→ Given problem
Extract every line starting at the line that contains "obj.data.transform(world)" and ending with the final line of the data, inclusive; give only those lines, word for word.

_ _ _ _ _

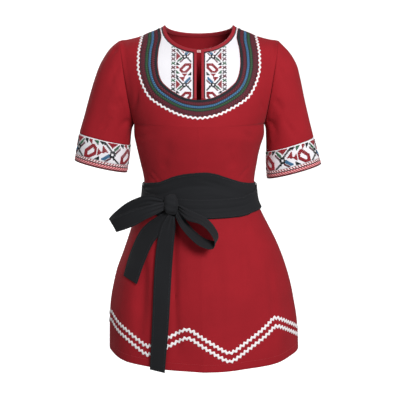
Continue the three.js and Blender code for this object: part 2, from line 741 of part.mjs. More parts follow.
// The tie over it: its upper edge rises from its own width to the sash's between two angles.
const TIE = {
  cloth: 1.5,
  gap: SASH_GAP + SASH_CLOTH + 0.9,
  aboveEdge: 1.5,
  width: 44,
  fullWidth: 60,
  from: 60,
  to: 90,
};

function sashPiece(name, from, to, [gap, cloth], edges) {
  const angles = steps(Math.round((to - from) / SASH_STEP), from, to);
  const grid = (distance) =>
    steps(SASH_ROWS).map((t) =>
      angles.map((angle) => {
        const { top, bottom } = edges(angle);
        return offBody(radians(angle), mix(bottom, top, t), distance);
      }),
    );
  addPiece(name, wall(grid(gap + cloth), grid(gap)), COLOURS.sash);
}

const sashEdges = (angle) => ({ top: SASH("top", angle), bottom: SASH("bottom", angle) });
const backEdges = (angle) => sashEdges(angle > 180 ? angle - 360 : angle);
// The tie comes round from the back and narrows to the knot.
const tieEdges = (angle) => {
  const bottom = SASH("bottom", angle) + TIE.aboveEdge;
  const widen = THREE.MathUtils.smoothstep(Math.abs(angle), TIE.from, TIE.to);
  return { top: bottom + mix(TIE.width, TIE.fullWidth, widen), bottom };
};
const SASH_SEAM = 89.85; // the side seams, in degrees from the middle of each half
sashPiece("sash_front", -SASH_SEAM, SASH_SEAM, [SASH_GAP, SASH_CLOTH], sashEdges);
sashPiece("sash_back", 180 - SASH_SEAM, 180 + SASH_SEAM, [SASH_GAP, SASH_CLOTH], backEdges);
sashPiece("sash_tie_right", -22.5, SASH_SEAM, [TIE.gap, TIE.cloth], tieEdges);
sashPiece("sash_tie_left", -SASH_SEAM, -37.5, [TIE.gap, TIE.cloth], tieEdges);

// The knot is a soft lump on the sash, clear of the curve of the ties.
const KNOT = { x: -65, z: -415, halfWidth: 17, halfDepth: 11, halfHeight: 24, clear: 3.2 };

function sashSurfaceY(x, z, distance) {
  const share = (x - BODY("centreX", z)) / BODY("halfWidth", z);
  return offBody(Math.asin(THREE.MathUtils.clamp(share, -0.99, 0.99)), z, distance).y;
}

const knotY = sashSurfaceY(KNOT.x, KNOT.z, TIE.gap + TIE.cloth) - KNOT.halfDepth - KNOT.clear;

function makeKnot() {
  const geometry = new THREE.SphereGeometry(1, 14, 9);
  geometry.scale(KNOT.halfWidth, KNOT.halfDepth, KNOT.halfHeight);
  geometry.translate(KNOT.x, knotY, KNOT.z);
  addGeometry("bow_knot", geometry, COLOURS.sash);
}

makeKnot();

const RIBBON_COLUMNS = [-1, 0, 1]; // places across a ribbon

// A ribbon along stations, each with its middle point, the direction of its width and half its width.
function ribbon(name, stations, cells) {
  const curve = (pick) => new THREE.CatmullRomCurve3(stations.map(pick));
  const middle = curve(([point]) => new THREE.Vector3(...point));
  const widths = curve(([, width]) => new THREE.Vector3(...width));
  const halves = curve(([, , half]) => new THREE.Vector3(half, 0, 0));
  const row = (side, distance) =>
    steps(cells).map((t) => {
      const across = widths.getPoint(t).normalize();
      const normal = new THREE.Vector3().crossVectors(middle.getTangent(t), across).normalize();
      const point = middle.getPoint(t).addScaledVector(across, side * halves.getPoint(t).x);
      return point.addScaledVector(normal, distance);
    });
  const outer = RIBBON_COLUMNS.map((side) => row(side, TIE.cloth / 2));
  const inner = RIBBON_COLUMNS.map((side) => row(side, -TIE.cloth / 2));
  addPiece(name, wall(outer, inner), COLOURS.sash);
}

// The loop to the viewer's left: out along the front layer, round the far end and back behind.
ribbon("bow_loop_left", [
  [[-81.7, knotY - 4, -418], [-0.1, 0, -1], 10],
  [[-112, knotY - 10, -428], [-0.25, 0, -1], 17],
  [[-158, knotY + 8, -449], [0.2, 0, -1], 19],
  [[-196, knotY + 34, -468], [0.42, 0, -0.9], 18],
  [[-206, knotY + 46, -472], [0.47, 0, -0.88], 18],
  [[-198, knotY + 54, -462], [0.42, 0, -0.9], 18],
  [[-165, knotY + 40, -433], [0.1, 0, -1], 19],
  [[-122, knotY + 14, -411], [-0.2, 0, -1], 17],
  [[-82.2, knotY + 3, -411], [-0.1, 0, -1], 10],
], 22);

// The loop to the right hangs open in front of the skirt.
const loopWidth = [0.26, 0.9, 0.33];
ribbon("bow_loop_right", [
  [[-47.2, knotY - 1, -422], [0, 0.3, 0.95], 8],
  [[-28, knotY - 22, -433], [0.05, 0.7, 0.7], 16],
  [[10, knotY - 40, -446], loopWidth, 18],
  [[29, knotY - 44, -464], loopWidth, 18],
  [[40, knotY - 45, -486], loopWidth, 18],
  [[36, knotY - 45, -500], loopWidth, 18],
  [[10, knotY - 43, -496], loopWidth, 18],
  [[-14, knotY - 38, -479], loopWidth, 18],
  [[-36, knotY - 26, -456], [0.35, 0.8, 0.4], 15],
  [[-52.5, knotY - 5, -434.5], [0.3, 0.5, 0.8], 7],
], 24);

// The two ends hang down over the skirt, clear of the ricrac. A place is given in the front view,
// with its distance from the body's form and half the ribbon's width there.
function tail(name, places, cells) {
  const curve = (pick) => new THREE.CatmullRomCurve3(places.map(pick));
  const path = curve(([x, z]) => new THREE.Vector3(x, 0, z));
  const sizes = curve(([, , gap, half]) => new THREE.Vector3(gap, half, 0));
  const row = (side, distance) =>
    steps(cells).map((t) => {
      const { x, z } = path.getPoint(t);
      const { x: gap, y: half } = sizes.getPoint(t);
      const tangent = path.getTangent(t);
      const [edgeX, edgeZ] = [x - side * half * tangent.z, z + side * half * tangent.x];
      return new THREE.Vector3(edgeX, sashSurfaceY(edgeX, edgeZ, gap) - distance, edgeZ);
    });
  const outer = RIBBON_COLUMNS.map((side) => row(side, TIE.cloth));
  const inner = RIBBON_COLUMNS.map((side) => row(side, 0));
  addPiece(name, wall(outer, inner), COLOURS.sash);
}

tail("tail_left", [
  [-73, -436.1, 13.5, 7],
  [-90, -457, 8, 15],
  [-108, -476, 5, 19],
  [-125, -497, 3.8, 20],
  [-148, -548, 3.4, 20],
  [-164.5, -599, 3.4, 18.5],
], 12);
tail("tail_right", [
  [-64, -439.8, 18.5, 8],
  [-70, -462, 13, 16],
  [-76, -490, 9, 19],
  [-80.5, -525, 6, 20.5],
  [-85, -588, 3.8, 20.5],
  [-89.5, -680, 3.4, 20],
  [-98, -803, 3.4, 18],
], 20);

// ---- Neck fastening ---------------------------------------------------------------------------

// A thread bar joins the two ends of the neck binding above the slit.
const BAR = { width: 9.4, height: 6, depth: 2, z: -62.5 };

function neckBar() {
  const geometry = new THREE.BoxGeometry(BAR.width, BAR.depth, BAR.height);
  geometry.translate(0, panelPoint("front", 0, 3.5).y, BAR.z);
  addGeometry("neck_bar", geometry, COLOURS.pink);
}

neckBar();

export default pieces;
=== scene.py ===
import math
from functools import lru_cache

import bpy
import numpy as np
from bpy.props import FloatProperty, FloatVectorProperty, IntProperty, PointerProperty
from mathutils import Matrix, Vector
from mathutils.bvhtree import BVHTree
from mathutils.interpolate import poly_3d_calc


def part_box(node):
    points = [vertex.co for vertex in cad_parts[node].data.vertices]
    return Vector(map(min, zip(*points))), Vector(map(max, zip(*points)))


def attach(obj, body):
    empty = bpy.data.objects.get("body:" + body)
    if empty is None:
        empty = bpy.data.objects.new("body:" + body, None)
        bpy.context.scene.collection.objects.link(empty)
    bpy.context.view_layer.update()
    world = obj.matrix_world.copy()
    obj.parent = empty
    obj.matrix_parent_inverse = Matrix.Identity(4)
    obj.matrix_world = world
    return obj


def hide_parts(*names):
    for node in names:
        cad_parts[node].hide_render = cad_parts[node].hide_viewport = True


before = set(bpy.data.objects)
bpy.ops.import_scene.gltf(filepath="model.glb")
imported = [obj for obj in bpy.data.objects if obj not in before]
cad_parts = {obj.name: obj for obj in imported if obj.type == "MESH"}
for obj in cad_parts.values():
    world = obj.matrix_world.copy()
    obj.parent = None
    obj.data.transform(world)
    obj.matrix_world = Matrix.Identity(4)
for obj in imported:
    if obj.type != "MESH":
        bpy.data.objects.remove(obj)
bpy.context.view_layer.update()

bl_info = {
    "name": "Folk Tunic with Sash",
    "version": (1, 0, 0),
    "blender": (4, 5, 0),
    "location": "3D View > Sidebar > Tunic",
    "description": "Makes a short-sleeved folk tunic with braids, cross-stitch, ricrac and a tied sash",
    "category": "Add Mesh",
}

MM = 0.001
TURN = 2 * math.pi

# ---- Sizes of the garment's form ----------------------------------------------------------------
CLOTH = 2.0
TRIM = 1.2
SEAM = 0.3
SEWN_SHUT = 0.04  # share of that gap left where the two panels are sewn together
LIFT = 0.2  # from a piece of cloth to what is sewn on it
STITCH_LIFT = 0.1  # from a piece of cloth to the middle of its stitches
HEM_Z = -790.0
HEM_DIP = {"front": 10.0, "back": 6.0}
HEM_DIP_END_Z = -640.0
UNDERARM = (157.0, -235.0)
SHOULDER = (188.0, -36.0)
NECK_X = 80.0
BINDING_WIDTH = 8.0
SLIT = {"half": 5.3, "bottom": -172.5, "binding": 8.0}
STRETCHES = [(HEM_Z, 8), (-470.0, 8), (-310.0, 3)]
ARMHOLE_ROWS = 8
SHOULDER_ROWS = 6
BODY_COLUMNS = 11
FINE_ROWS = 6  # finer rows and columns between those of the solid
FINE_COLUMNS = 5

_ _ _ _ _

→ Result
    obj.data.transform(world)
    obj.matrix_world = Matrix.Identity(4)
for obj in imported:
    if obj.type != "MESH":
        bpy.data.objects.remove(obj)
bpy.context.view_layer.update()

bl_info = {
    "name": "Folk Tunic with Sash",
    "version": (1, 0, 0),
    "blender": (4, 5, 0),
    "location": "3D View > Sidebar > Tunic",
    "description": "Makes a short-sleeved folk tunic with braids, cross-stitch, ricrac and a tied sash",
    "category": "Add Mesh",
}

MM = 0.001
TURN = 2 * math.pi

# ---- Sizes of the garment's form ----------------------------------------------------------------
CLOTH = 2.0
TRIM = 1.2
SEAM = 0.3
SEWN_SHUT = 0.04  # share of that gap left where the two panels are sewn together
LIFT = 0.2  # from a piece of cloth to what is sewn on it
STITCH_LIFT = 0.1  # from a piece of cloth to the middle of its stitches
HEM_Z = -790.0
HEM_DIP = {"front": 10.0, "back": 6.0}
HEM_DIP_END_Z = -640.0
UNDERARM = (157.0, -235.0)
SHOULDER = (188.0, -36.0)
NECK_X = 80.0
BINDING_WIDTH = 8.0
SLIT = {"half": 5.3, "bottom": -172.5, "binding": 8.0}
STRETCHES = [(HEM_Z, 8), (-470.0, 8), (-310.0, 3)]
ARMHOLE_ROWS = 8
SHOULDER_ROWS = 6
BODY_COLUMNS = 11
FINE_ROWS = 6  # finer rows and columns between those of the solid
FINE_COLUMNS = 5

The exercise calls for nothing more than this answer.